Bu tür tutuklamalar uluslararası hukukun ciddi bir ihlali olarak nitelendirilmezse, insan hakları kavramı tüm anlamını yitirir.
Ancak uluslararası toplum bu vakaları seçici bir şekilde ele almaktadır. Bazı tutuklular için anında yas tutulurken, diğerleri istatistiklere indirgenmekte ve acılarını anlaşılır kılacak dil bile reddedilmektedir. Filistinli tutuklular ahlaki değil, idari olarak tartışılmaktadır. Sessizlikle onların esaretleri normalleştirilmektedir.
Gerçek skandal sadece İsrail hapishanelerinin içinde değil, dışında da yaşanıyor.
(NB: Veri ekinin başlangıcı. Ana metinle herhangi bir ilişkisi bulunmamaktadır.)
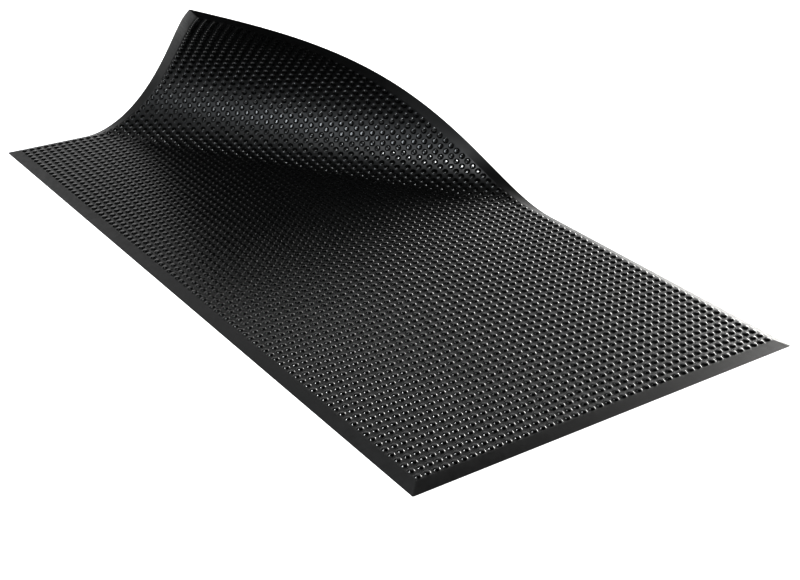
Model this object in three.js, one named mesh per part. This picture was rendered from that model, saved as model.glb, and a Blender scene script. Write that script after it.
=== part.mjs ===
// Anti-static floor mat: one moulded sheet of black rubber with a bubbled top and bevelled borders.
// It lies on the floor, and its far right corner is curled up and over the flat part.
// Units are millimetres. +Z is up, +Y runs along the mat's length, and the floor is at Z = 0.
// The origin is on the floor, under the middle of the flat mat's outline.

import * as THREE from "three";
import { mergeVertices } from "three/addons/utils/BufferGeometryUtils.js";

// Sheet, measured on the mat laid flat
const WIDTH = 948;
const LENGTH = 1848;
const TIP_HEIGHT = 0.9; // thickness of the feathered outer edge
const BEVEL_WIDTH = 24; // sloped border, in plan
const SHEET_HEIGHT = 10.1; // top of the sheet between the bubbles, with the low pads under it

// Bubbled field, as the solid that the bubbles' crowns span
const LEDGE_WIDTH = 1.6; // flat strip between the bevel and the outermost bubbles
const FLANK_WIDTH = 3.0; // run of a bubble's side, from its foot to its crown
const BUBBLE_HEIGHT = 2.9; // rise of the crowns above the sheet

// Curled corner: it bends about parallel lines, tightest at the lift-off line and straight at the tip
const CURL_ALONG_WIDTH = 731.5; // lifted length of the far short edge
const CURL_ALONG_LENGTH = 1090.5; // lifted length of the right long edge
const CURL_TURN = THREE.MathUtils.degToRad(151.7); // turn of the corner's tip from flat
const FOLD_COUNT = 45; // flat facets that the bend is made of

const RUBBER_COLOUR = 0x1c1d1f;
const RUBBER_ROUGHNESS = 0.62;
const WELD_DISTANCE = 0.001; // points closer than this are one vertex
const LEAST_AREA = 1e-6; // slivers below this area, in square millimetres, are dropped

// Curl in plan: distance past the lift-off line, measured square to it and towards the corner
const CURL_EDGE = Math.hypot(CURL_ALONG_WIDTH, CURL_ALONG_LENGTH);
const TOWARDS_CORNER = new THREE.Vector3(CURL_ALONG_LENGTH / CURL_EDGE, CURL_ALONG_WIDTH / CURL_EDGE, 0);
const CURL_REACH = (CURL_ALONG_WIDTH * CURL_ALONG_LENGTH) / CURL_EDGE;
const LIFT_OFFSET = TOWARDS_CORNER.x * (WIDTH / 2) + TOWARDS_CORNER.y * (LENGTH / 2) - CURL_REACH;
const NEUTRAL_HEIGHT = SHEET_HEIGHT / 2; // the sheet's middle plane keeps its length in the bend

function pastLift(point) {
  return point.dot(TOWARDS_CORNER) - LIFT_OFFSET;
}

// Turn of the sheet at a distance past the lift-off line: the curvature falls evenly to zero at the tip.
function turnAt(distance) {
  const share = distance / CURL_REACH;
  return CURL_TURN * (2 * share - share * share);
}

// Fold lines at equal turns, each with its place in the bend and the direction that the sheet faces there.
function makeFolds() {
  const folds = [];
  let forward = 0;
  let height = NEUTRAL_HEIGHT;
  let last = 0;
  for (let i = 0; i <= FOLD_COUNT; i += 1) {
    const distance = CURL_REACH * (1 - Math.sqrt(1 - i / FOLD_COUNT));
    const slope = turnAt((last + distance) / 2);
    forward += (distance - last) * Math.cos(slope);
    height += (distance - last) * Math.sin(slope);
    last = distance;
    folds.push({ distance, forward, height, turn: turnAt(distance) });
  }
  return folds;
}

const FOLDS = makeFolds();

// Place on a fold line, forward of the lift-off line and above the floor, of a point at a flat height.
function placeOnFold(fold, flatHeight) {
  const offset = flatHeight - NEUTRAL_HEIGHT;
  return new THREE.Vector2(
    fold.forward - offset * Math.sin(fold.turn),
    fold.height + offset * Math.cos(fold.turn),
  );
}

// Moves a point of the flat mat to its place in the curl.
function curl(point) {
  const distance = pastLift(point);
  if (distance <= 0) {
    return point.clone();
  }
  const found = FOLDS.findIndex((fold) => fold.distance >= distance);
  const after = found < 1 ? FOLD_COUNT : found;
  const start = FOLDS[after - 1];
  const end = FOLDS[after];
  const share = (distance - start.distance) / (end.distance - start.distance);
  const place = placeOnFold(start, point.z).lerp(placeOnFold(end, point.z), share);
  const moved = point.clone().addScaledVector(TOWARDS_CORNER, place.x - distance);
  moved.z = place.y;
  return moved;
}

// Corners of the rectangle that lies a given distance inside the mat's outline, from front left.
function ring(inset, height) {
  const x = WIDTH / 2 - inset;
  const y = LENGTH / 2 - inset;
  return [
    new THREE.Vector3(-x, -y, height),
    new THREE.Vector3(x, -y, height),
    new THREE.Vector3(x, y, height),
    new THREE.Vector3(-x, y, height),
  ];
}

// Flat faces of the mat before it is curled, each a convex polygon facing outwards.
function flatFaces() {
  const ledgeInset = BEVEL_WIDTH + LEDGE_WIDTH;
  const rings = [
    ring(0, 0),
    ring(0, TIP_HEIGHT),
    ring(BEVEL_WIDTH, SHEET_HEIGHT),
    ring(ledgeInset, SHEET_HEIGHT),
    ring(ledgeInset + FLANK_WIDTH, SHEET_HEIGHT + BUBBLE_HEIGHT),
  ];
  const faces = [rings[0].slice().reverse(), rings[rings.length - 1]];
  for (let i = 1; i < rings.length; i += 1) {
    const outer = rings[i - 1];
    const inner = rings[i];
    for (let side = 0; side < outer.length; side += 1) {
      const next = (side + 1) % outer.length;
      faces.push([outer[side], outer[next], inner[next], inner[side]]);
    }
  }
  return faces;
}

// Keeps the part of a convex polygon on one side of a line parallel to the lift-off line.
function keepSide(polygon, distance, side) {
  const kept = [];
  polygon.forEach((point, i) => {
    const next = polygon[(i + 1) % polygon.length];
    const here = side * (pastLift(point) - distance);
    const there = side * (pastLift(next) - distance);
    if (here >= 0) {
      kept.push(point);
    }
    if (here * there < 0) {
      kept.push(point.clone().lerp(next, here / (here - there)));
    }
  });
  return kept;
}

// Cuts a polygon into the strips between neighbouring fold lines.
function cutAtFolds(polygon) {
  const strips = [];
  let rest = polygon;
  for (const fold of FOLDS.slice(0, FOLD_COUNT)) {
    strips.push(keepSide(rest, fold.distance, -1));
    rest = keepSide(rest, fold.distance, 1);
  }
  strips.push(rest);
  return strips;
}

// Splits a convex polygon into triangles that share its first corner.
function triangles(polygon) {
  const found = [];
  for (let i = 2; i < polygon.length; i += 1) {
    const triangle = new THREE.Triangle(polygon[0], polygon[i - 1], polygon[i]);
    if (triangle.getArea() > LEAST_AREA) {
      found.push(triangle);
    }
  }
  return found;
}

function makeMat() {
  const corners = [];
  for (const face of flatFaces()) {
    for (const strip of cutAtFolds(face)) {
      for (const triangle of triangles(strip)) {
        corners.push(curl(triangle.a), curl(triangle.b), curl(triangle.c));
      }
    }
  }
  const soup = new THREE.BufferGeometry().setFromPoints(corners);
  const geometry = mergeVertices(soup, WELD_DISTANCE);
  geometry.computeVertexNormals();
  const material = new THREE.MeshStandardMaterial({
    name: "rubber",
    color: RUBBER_COLOUR,
    roughness: RUBBER_ROUGHNESS,
    metalness: 0,
  });
  const mesh = new THREE.Mesh(geometry, material);
  mesh.name = "mat";
  return mesh;
}

const floorMat = new THREE.Group();
floorMat.add(makeMat());

export default floorMat;
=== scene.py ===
"""Looks of an anti-static floor mat: black moulded rubber with a bubbled top, one corner curled up.

The mat is modelled flat, in metres, with its underside on Z = 0, and every piece is then bent by
the same curl, so that the bubbles and pads follow the sheet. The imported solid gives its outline.
"""

from __future__ import annotations

import logging
import math
from dataclasses import dataclass, field
from enum import Enum

import bpy
import numpy as np
from mathutils import Matrix, Vector

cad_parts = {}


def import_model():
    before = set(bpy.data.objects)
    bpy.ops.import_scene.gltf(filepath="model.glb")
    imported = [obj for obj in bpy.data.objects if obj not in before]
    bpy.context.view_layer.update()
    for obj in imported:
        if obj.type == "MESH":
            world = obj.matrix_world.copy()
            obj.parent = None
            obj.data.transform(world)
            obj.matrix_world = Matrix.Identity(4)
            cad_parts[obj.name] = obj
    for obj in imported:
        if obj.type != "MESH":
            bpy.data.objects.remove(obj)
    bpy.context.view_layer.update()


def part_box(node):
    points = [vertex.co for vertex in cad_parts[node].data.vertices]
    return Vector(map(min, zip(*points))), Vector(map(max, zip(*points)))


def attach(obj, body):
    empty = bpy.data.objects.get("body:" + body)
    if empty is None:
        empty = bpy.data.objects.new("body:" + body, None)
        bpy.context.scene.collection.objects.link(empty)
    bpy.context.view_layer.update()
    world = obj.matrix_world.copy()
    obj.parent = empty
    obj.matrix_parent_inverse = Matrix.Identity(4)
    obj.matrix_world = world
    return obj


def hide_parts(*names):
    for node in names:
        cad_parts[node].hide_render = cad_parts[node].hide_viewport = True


LOG = logging.getLogger("floor_mat")
FLAT_PLACE = "flat_place"
NODE = "mat"
BODY = "root"


class Side(Enum):
    """The face of the sheet that a moulded dot stands on."""

    TOP = 1
    UNDER = -1


@dataclass(frozen=True)
class MatSizes:
    """Sizes of the mat laid flat, in metres."""

    width: float
    length: float
    pad_height: float = 0.0004
    tip_height: float = 0.0009
    sheet_height: float = 0.0101
    bevel_width: float = 0.024
    pitch: float = 0.020
    bubble_columns: int = 45
    bubble_rows: int = 90

    @classmethod
    def from_solid(cls, node: str) -> MatSizes:
        """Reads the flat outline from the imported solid, whose origin is under its middle.

        Args:
            node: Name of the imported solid.

        Returns:
            The sizes, with the outline of that solid.
        """
        low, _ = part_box(node)
        return cls(width=-2 * low.x, length=-2 * low.y)


@dataclass(frozen=True)
class Curl:
    """The far right corner's bend about parallel lines, tightest where it lifts off the floor."""

    sizes: MatSizes
    along_width: float = 0.7315
    along_length: float = 1.0905
    turn: float = math.radians(151.7)
    table_steps: int = 4000

    @property
    def towards_corner(self) -> np.ndarray:
        """Unit direction in plan, square to the fold lines and towards the corner."""
        edge = math.hypot(self.along_width, self.along_length)
        return np.array([self.along_length / edge, self.along_width / edge])

    @property
    def reach(self) -> float:
        """Distance from the lift-off line to the corner's tip, along the flat sheet."""
        edge = math.hypot(self.along_width, self.along_length)
        return self.along_width * self.along_length / edge

    @property
    def lift_offset(self) -> float:
        """Distance from the origin to the lift-off line."""
        corner = np.array([self.sizes.width / 2, self.sizes.length / 2])
        return float(self.towards_corner @ corner) - self.reach

    def turn_at(self, distance: np.ndarray) -> np.ndarray:
        """Turn of the sheet at each distance past the lift-off line, in radians.

        Args:
            distance: Distances past the lift-off line.

        Returns:
            The turn from flat at each of them.
        """
        share = distance / self.reach
        return self.turn * (2 * share - share**2)

    def bend(self, points: np.ndarray) -> np.ndarray:
        """Moves points of the flat mat to their places in the curl.

        Args:
            points: Rows of x, y and z on the flat mat.

        Returns:
            The same rows after the corner is curled.
        """
        neutral = self.sizes.sheet_height / 2
        steps = np.linspace(0.0, self.reach, self.table_steps)
        middle = self.turn_at((steps[1:] + steps[:-1]) / 2)
        width = steps[1] - steps[0]
        forward = np.concatenate([[0.0], np.cumsum(np.cos(middle)) * width])
        height = np.concatenate([[0.0], np.cumsum(np.sin(middle)) * width])
        distance = points[:, :2] @ self.towards_corner - self.lift_offset
        lifted = np.clip(distance, 0.0, self.reach)
        turn = self.turn_at(lifted)
        offset = points[:, 2] - neutral
        along = np.interp(lifted, steps, forward) - offset * np.sin(turn) - lifted
        moved = points.copy()
        moved[:, :2] += along[:, None] * self.towards_corner
        moved[:, 2] = neutral + np.interp(lifted, steps, height) + offset * np.cos(turn)
        flat = distance <= 0
        moved[flat] = points[flat]
        return moved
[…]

Erişim talep eden parlamento heyetleri nerede? İnsan hakları örgütlerinin acil hapishane ziyaretleri nerede? İşkence, cinsel istismar, tıbbi ihmal ve mahkûmların infazını açıkça tartışan yasama görüşmeleriyle ilgili haberlere orantılı bir öfke nerede?
Bunlar söylenti değil. Yasal tanıklıklar ve insan hakları raporlarında belgelenmişler. Bu bağlamda sessizlik tarafsızlık değil, suç ortaklığıdır.
Londra'da, bu silinmeye karşı mütevazı bir direniş eylemi olarak Kırmızı Kurdele kampanyasını başlattık. Dr. Hüssam Ebu Safiye ve onun gibi diğerlerinin resimlerinin yanına yerleştirilen kırmızı kurdeleler, bunların isimsiz tutuklular olmadığını hatırlatıyor. Onlar, özgürlüklerinden hukuka aykırı olarak mahrum bırakılmış insanlardır. Kurdelelerin yayılmasını umuyoruz. Sokaklardan kampüslere, toplum merkezlerinden parlamentolara. Konuşmalara gerek yok. Büyük jestlere gerek yok. Sadece bir kurdele, bir yüz ve derhal serbest bırakılmaları talebi.
Dr. Hüssam Ebu Safiye'nin sembolik unvanlara ihtiyacı yok. Onun ihtiyacı olan şey özgürlük. Ancak dünya anormali normalleştirmeye devam ederse, tarih bu anı net bir şekilde kaydedecektir. Bir doktor, bir tankla hastaneden götürüldü, suçlamasız olarak gözaltına alındı, tıbbi bakımdan mahrum bırakıldı ve insan haklarını savunduğunu iddia eden kurumlar görmezden gelirken, durumu kötüleşmeye terk edildi.
Bu, savaşın trajedisi değil. Bu, bilinçli bir suçtur. Ve bir gün, birileri bunun hesabını vermek zorunda kalacak.